На самом деле: чего безнадежней? Два подвала стихотворной, самой по себе условной, по пророчески-стгихотворческой природе своей иносказательной, трудной речи — о чем? Чем, по двенадцатилетнему уже опыту, может быть наполнено все это место, занятое поэмой? Либо общими местами, ничего общего с живым местом нашей души не имеющими, либо намеренной разобщенностью искусственных построений. Либо штампом, либо выдумкой, в том и другом случае — немощью. И эту немощь, эту мертвую воду немощи — в себя — с утра?' В таком количестве?
Итак, никого и ничего не знаю, ничего не жду и вот, в уже упомянутую дату: попадаю глазами на название:
Белладонна
Но здесь сразу остановка.
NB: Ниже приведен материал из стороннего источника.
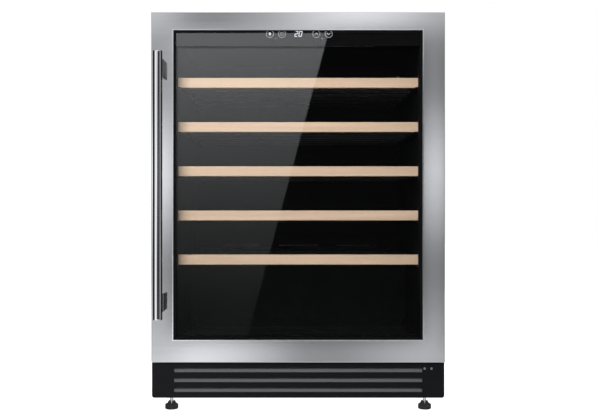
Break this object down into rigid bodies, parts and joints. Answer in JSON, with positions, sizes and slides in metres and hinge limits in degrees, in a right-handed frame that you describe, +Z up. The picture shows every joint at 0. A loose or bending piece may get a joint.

Белладонна, как известно, ядовитое растение, здесь же речь идет о Bella Donna, Прекрасной Даме.
Однако, это слово нам уже знакомо в русской поэзии. Итак, еще один поэт — последователь Блока?
— Нет, в данном случае, Белла Донна — это горная цепь в Савойие, названная так из-за самой высокой, самой неприступной и потому самой прекрасной вершины. «Белла Донна» Гронского — поэма о горах, и написал ее альпинист. А растение белладонна здесь ни при чем. Это нужно знать для верного направления нашего воображения.
Название, настаиваю, следует мысленно читать в два слова, и, если готовящие его книгу близкие, из благоговения перед памятью поэта и за невозможностью получить от него разрешение на иное начертание, его начертание оставят, от всей души и всего ремесла прошу прибавить сноску, сразу уясняющую и вводящую:
— в заоблачную область поэмы и поэзии Гронского. Ибо ядовитому растению белладонне, как вообще никакому яду, в этой поэме, где единственный цветок — последний цветок высот: рододендрон — нечего делать.
— Что, что, что это? Не веря духовным ушам, читаю снова. Нет, все именно так, я ничего не придумала, слова стоят. Не я прочла — уже он — написал. Но оставим меня — ибо мне — о нем, живом, будет речь и другая речь. Оставим меня и превратимся в читателя.
Первое, что нас охватывает при чтении этих строк — изумление. Откуда мне сие? 1934 год, эмиграция, Париж. И одновременное с ним чувство — благонадежности (securite) Мы cразу знаем, что все будет хорошо, что — откуда бы ни шла эта речь и куда бы ни вела — выведет! И третье, наконец, чувство (все они одновременны) — узнавание — где это я уже слышала? Не это, но такое, не это, но родное, тот же склад речи и тот же в груди ответ. В ком, в какой такой же реке, мне уже так просторно и надежно плылось и покоилось? И молниеносной подачей памяти — Державин!
Итак, предположим, что юноша писал под влиянием Державина. Но это еще ничего не объясняет. Наоборот, усугубляет чудесность. Все мы когда-то читали, а если не читали, так учили — Державина. Но кому из нас, или вас, стихотворцы последующего поколения, пришло в голову или «в руку» — писать «как Державин»? На ком из нас, или вас — след его десницы? Можно назвать, называли уже, и я первая когда то назвала («Что вам, молодой Державин, — Мой невоспитанный стих?») Осипа Мандельштама, но, во-первых — Мандельштам еще, по времени своему, в ненарушенной классической традиции, между ним и Державиным нет разрыва и разлива российской и словесной революции, во-вторых, у Мандельштама Державин именно — традиция, словесная и даже словарная. О Гронском же, по прочтении поэмы, хочется сказать: он не пишет как Державин, он дышит как Державин, тем же воздухом и на ту же глубину вздоха.